Quote verbatim everything from the line containing "cut_all(joined([base, knob]), grips)" down to the line containing "obj.matrix_world = world", with both of those lines included and no others.

··· Stored data

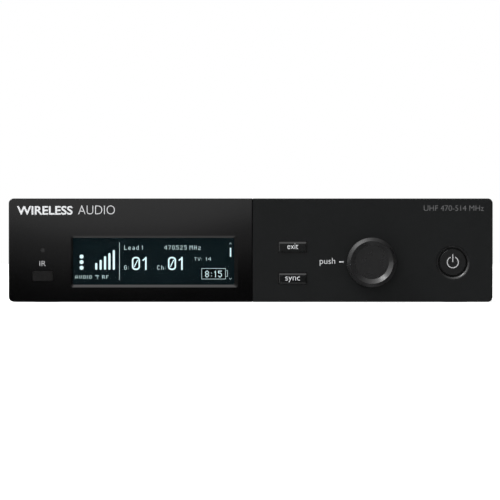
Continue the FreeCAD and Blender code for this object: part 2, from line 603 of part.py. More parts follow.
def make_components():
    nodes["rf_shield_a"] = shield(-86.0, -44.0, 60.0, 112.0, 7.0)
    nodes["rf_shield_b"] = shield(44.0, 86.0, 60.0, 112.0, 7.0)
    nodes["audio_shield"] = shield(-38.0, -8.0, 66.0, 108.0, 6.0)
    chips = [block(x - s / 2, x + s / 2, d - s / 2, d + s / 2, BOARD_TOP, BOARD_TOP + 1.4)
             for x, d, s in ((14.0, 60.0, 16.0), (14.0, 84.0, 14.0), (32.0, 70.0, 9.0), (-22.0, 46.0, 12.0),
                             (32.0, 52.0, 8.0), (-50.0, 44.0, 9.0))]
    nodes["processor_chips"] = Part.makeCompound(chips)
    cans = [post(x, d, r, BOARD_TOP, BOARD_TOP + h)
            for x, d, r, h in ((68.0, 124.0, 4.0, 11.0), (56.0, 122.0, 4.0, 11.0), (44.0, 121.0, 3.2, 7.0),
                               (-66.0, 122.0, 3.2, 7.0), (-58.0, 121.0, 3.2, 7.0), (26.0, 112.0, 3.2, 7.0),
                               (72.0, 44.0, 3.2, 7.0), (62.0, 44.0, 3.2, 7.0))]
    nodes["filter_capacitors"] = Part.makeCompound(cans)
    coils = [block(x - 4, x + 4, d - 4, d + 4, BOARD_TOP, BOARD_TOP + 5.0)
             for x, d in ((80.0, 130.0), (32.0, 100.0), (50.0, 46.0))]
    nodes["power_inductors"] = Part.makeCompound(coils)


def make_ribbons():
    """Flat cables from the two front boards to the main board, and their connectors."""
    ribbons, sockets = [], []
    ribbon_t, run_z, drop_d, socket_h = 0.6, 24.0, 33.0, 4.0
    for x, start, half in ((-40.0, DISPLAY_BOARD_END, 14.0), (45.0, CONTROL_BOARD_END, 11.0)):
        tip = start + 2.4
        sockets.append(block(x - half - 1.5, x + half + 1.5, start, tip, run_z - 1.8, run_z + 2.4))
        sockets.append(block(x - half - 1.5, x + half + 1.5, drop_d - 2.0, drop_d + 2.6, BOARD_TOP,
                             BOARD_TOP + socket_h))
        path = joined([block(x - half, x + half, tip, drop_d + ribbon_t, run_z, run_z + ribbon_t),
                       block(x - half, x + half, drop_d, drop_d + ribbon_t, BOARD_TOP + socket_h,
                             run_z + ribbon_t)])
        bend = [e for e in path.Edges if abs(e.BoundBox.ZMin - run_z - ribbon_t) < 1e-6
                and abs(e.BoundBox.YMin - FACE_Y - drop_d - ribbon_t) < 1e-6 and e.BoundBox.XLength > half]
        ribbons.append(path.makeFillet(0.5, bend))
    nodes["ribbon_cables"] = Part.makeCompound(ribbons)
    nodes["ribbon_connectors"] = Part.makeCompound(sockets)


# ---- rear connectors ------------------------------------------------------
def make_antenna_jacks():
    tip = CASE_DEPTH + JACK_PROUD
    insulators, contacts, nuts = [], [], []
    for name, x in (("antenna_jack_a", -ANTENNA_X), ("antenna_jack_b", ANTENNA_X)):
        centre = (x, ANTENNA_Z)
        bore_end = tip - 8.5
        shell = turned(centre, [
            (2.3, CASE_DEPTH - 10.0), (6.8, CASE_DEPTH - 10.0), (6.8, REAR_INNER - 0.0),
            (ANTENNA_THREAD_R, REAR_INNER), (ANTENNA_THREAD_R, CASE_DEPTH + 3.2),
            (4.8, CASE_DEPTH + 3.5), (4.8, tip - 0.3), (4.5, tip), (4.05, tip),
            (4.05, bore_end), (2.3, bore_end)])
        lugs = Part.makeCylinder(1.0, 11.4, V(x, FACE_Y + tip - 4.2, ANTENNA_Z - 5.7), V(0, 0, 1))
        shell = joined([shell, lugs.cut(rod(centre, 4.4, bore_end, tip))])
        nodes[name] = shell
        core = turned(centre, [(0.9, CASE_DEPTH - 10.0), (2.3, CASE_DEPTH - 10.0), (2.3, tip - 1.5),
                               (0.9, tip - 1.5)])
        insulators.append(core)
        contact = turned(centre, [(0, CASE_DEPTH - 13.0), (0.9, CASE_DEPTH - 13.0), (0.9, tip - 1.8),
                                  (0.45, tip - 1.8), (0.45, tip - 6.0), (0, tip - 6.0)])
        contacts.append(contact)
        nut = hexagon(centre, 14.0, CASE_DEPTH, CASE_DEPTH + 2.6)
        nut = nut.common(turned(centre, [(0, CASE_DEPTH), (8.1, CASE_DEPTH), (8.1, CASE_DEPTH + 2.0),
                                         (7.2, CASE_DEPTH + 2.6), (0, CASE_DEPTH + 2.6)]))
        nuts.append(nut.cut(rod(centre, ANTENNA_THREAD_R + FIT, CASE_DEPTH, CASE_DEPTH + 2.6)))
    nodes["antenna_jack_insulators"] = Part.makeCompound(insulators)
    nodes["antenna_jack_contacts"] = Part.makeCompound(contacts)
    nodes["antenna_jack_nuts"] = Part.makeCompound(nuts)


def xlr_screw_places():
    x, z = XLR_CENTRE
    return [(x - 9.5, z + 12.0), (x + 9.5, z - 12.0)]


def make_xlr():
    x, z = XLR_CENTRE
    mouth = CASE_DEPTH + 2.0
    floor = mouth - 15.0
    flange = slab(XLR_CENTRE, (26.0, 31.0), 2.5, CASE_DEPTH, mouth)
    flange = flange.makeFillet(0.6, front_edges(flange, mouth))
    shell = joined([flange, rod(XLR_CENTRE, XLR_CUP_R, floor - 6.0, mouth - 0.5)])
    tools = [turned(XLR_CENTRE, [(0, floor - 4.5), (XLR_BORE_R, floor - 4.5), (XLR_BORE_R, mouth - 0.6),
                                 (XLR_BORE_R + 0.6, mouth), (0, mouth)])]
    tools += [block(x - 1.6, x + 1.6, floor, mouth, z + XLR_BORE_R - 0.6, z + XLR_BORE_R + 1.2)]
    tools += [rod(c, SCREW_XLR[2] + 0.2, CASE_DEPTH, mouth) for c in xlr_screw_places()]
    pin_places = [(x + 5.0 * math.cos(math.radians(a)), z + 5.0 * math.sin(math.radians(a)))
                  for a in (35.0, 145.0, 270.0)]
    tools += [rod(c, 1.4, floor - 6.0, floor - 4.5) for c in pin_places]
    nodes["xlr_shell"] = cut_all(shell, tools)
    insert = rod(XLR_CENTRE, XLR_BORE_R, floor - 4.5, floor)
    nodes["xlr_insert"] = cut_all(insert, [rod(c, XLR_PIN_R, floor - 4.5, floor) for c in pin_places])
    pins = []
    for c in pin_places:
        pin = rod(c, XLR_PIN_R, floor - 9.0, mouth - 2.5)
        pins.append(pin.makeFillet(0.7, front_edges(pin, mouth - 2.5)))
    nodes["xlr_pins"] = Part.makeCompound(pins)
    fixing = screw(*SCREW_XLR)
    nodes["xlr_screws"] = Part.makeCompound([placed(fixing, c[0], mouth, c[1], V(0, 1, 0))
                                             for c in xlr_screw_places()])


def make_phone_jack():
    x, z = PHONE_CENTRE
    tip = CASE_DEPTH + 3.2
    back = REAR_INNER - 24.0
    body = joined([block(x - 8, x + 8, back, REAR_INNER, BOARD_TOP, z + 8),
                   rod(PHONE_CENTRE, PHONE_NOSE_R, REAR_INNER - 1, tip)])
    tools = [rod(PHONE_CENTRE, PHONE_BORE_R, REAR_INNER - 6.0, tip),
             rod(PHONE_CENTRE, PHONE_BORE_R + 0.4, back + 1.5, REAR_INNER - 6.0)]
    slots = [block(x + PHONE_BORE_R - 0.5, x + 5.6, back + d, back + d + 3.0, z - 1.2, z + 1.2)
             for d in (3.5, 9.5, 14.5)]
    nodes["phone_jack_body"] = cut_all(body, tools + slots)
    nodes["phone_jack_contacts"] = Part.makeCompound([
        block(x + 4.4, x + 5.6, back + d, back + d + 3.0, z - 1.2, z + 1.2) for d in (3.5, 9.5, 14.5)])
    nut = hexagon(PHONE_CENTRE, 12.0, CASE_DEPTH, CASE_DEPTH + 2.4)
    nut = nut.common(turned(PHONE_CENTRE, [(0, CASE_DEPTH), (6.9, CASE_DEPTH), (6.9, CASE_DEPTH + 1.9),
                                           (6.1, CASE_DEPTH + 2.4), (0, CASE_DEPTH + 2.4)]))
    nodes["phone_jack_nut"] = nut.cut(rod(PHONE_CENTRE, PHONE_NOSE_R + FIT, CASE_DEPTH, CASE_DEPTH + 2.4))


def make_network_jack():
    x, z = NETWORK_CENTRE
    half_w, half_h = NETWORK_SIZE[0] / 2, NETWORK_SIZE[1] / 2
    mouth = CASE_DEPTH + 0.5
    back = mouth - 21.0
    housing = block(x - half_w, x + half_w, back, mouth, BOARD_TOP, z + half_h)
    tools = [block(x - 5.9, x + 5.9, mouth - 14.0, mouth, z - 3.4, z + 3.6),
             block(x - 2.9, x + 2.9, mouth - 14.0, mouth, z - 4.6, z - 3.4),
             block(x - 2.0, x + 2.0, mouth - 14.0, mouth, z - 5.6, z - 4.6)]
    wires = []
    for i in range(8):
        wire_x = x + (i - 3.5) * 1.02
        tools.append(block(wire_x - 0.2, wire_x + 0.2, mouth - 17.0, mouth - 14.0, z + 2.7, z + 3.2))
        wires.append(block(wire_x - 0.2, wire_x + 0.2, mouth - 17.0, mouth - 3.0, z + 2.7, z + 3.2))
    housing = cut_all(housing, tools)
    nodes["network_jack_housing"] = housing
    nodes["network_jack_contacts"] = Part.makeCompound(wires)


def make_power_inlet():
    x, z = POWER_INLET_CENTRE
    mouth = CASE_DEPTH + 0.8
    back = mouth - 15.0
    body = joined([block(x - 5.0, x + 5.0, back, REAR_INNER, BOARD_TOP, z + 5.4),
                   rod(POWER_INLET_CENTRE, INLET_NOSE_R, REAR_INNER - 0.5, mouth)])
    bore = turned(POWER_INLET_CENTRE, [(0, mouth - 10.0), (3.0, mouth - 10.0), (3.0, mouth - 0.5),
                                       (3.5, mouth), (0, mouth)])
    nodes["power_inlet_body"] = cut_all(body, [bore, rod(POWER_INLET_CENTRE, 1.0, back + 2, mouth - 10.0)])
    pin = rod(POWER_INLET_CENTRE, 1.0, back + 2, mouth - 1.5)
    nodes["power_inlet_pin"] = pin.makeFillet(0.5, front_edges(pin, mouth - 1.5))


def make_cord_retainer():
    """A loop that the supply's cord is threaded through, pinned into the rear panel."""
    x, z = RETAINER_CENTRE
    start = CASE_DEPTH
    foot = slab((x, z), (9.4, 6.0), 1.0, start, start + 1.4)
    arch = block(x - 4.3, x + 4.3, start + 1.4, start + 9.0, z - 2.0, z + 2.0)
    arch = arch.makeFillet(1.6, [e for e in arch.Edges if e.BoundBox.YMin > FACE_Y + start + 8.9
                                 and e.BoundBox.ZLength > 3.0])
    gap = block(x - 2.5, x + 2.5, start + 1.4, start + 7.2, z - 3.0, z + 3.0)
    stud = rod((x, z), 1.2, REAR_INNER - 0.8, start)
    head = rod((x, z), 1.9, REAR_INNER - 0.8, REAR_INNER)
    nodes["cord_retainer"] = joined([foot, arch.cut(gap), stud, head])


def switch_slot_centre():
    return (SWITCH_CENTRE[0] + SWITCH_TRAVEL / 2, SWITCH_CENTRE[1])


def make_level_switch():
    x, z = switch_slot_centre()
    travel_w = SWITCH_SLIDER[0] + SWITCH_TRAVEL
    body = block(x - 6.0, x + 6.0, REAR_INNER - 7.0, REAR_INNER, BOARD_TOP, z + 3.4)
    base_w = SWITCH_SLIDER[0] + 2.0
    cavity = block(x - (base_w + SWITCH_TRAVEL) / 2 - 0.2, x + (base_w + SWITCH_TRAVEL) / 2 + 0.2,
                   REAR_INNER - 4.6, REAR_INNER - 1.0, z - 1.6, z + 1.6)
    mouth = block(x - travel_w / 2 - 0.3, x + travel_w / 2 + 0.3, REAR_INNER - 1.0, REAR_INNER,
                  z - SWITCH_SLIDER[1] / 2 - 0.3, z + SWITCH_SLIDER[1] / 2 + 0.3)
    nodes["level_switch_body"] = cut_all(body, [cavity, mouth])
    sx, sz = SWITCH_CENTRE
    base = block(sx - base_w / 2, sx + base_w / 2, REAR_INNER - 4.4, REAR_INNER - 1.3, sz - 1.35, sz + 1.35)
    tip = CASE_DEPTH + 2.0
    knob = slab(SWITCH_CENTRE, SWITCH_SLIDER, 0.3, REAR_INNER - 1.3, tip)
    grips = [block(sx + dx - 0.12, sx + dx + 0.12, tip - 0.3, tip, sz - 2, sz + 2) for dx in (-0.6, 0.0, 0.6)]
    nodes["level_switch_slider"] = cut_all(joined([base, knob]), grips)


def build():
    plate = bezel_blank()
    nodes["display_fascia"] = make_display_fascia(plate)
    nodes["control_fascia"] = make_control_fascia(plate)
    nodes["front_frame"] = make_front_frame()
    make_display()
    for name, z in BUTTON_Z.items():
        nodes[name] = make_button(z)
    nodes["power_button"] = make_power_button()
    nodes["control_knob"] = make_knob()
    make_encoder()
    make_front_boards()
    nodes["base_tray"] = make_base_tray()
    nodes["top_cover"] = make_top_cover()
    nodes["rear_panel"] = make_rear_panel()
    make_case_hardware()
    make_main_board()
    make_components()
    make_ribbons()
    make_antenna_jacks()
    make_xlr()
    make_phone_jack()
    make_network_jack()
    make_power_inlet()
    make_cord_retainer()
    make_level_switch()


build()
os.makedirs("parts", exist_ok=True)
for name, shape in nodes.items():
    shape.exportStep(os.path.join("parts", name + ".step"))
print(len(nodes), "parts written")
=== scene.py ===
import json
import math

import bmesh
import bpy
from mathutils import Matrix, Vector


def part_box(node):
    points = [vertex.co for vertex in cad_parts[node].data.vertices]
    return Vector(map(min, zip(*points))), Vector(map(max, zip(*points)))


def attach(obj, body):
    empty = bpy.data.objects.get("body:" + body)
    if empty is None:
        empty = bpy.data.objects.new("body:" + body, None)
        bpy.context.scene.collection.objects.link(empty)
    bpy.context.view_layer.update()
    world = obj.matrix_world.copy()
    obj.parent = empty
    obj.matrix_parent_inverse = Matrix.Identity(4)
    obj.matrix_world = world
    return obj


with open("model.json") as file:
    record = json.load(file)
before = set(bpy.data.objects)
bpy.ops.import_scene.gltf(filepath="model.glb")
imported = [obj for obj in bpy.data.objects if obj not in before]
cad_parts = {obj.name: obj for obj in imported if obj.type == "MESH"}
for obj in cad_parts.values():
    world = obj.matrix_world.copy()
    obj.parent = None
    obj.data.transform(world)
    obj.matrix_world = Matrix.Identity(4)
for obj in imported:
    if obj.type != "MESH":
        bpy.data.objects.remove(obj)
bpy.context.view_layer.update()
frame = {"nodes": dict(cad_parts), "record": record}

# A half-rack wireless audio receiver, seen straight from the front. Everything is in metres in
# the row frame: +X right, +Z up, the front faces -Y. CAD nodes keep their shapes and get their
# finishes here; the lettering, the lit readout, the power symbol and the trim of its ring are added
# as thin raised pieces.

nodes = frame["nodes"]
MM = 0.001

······

**Correct response**
    nodes["level_switch_slider"] = cut_all(joined([base, knob]), grips)


def build():
    plate = bezel_blank()
    nodes["display_fascia"] = make_display_fascia(plate)
    nodes["control_fascia"] = make_control_fascia(plate)
    nodes["front_frame"] = make_front_frame()
    make_display()
    for name, z in BUTTON_Z.items():
        nodes[name] = make_button(z)
    nodes["power_button"] = make_power_button()
    nodes["control_knob"] = make_knob()
    make_encoder()
    make_front_boards()
    nodes["base_tray"] = make_base_tray()
    nodes["top_cover"] = make_top_cover()
    nodes["rear_panel"] = make_rear_panel()
    make_case_hardware()
    make_main_board()
    make_components()
    make_ribbons()
    make_antenna_jacks()
    make_xlr()
    make_phone_jack()
    make_network_jack()
    make_power_inlet()
    make_cord_retainer()
    make_level_switch()


build()
os.makedirs("parts", exist_ok=True)
for name, shape in nodes.items():
    shape.exportStep(os.path.join("parts", name + ".step"))
print(len(nodes), "parts written")
=== scene.py ===
import json
import math

import bmesh
import bpy
from mathutils import Matrix, Vector


def part_box(node):
    points = [vertex.co for vertex in cad_parts[node].data.vertices]
    return Vector(map(min, zip(*points))), Vector(map(max, zip(*points)))


def attach(obj, body):
    empty = bpy.data.objects.get("body:" + body)
    if empty is None:
        empty = bpy.data.objects.new("body:" + body, None)
        bpy.context.scene.collection.objects.link(empty)
    bpy.context.view_layer.update()
    world = obj.matrix_world.copy()
    obj.parent = empty
    obj.matrix_parent_inverse = Matrix.Identity(4)
    obj.matrix_world = world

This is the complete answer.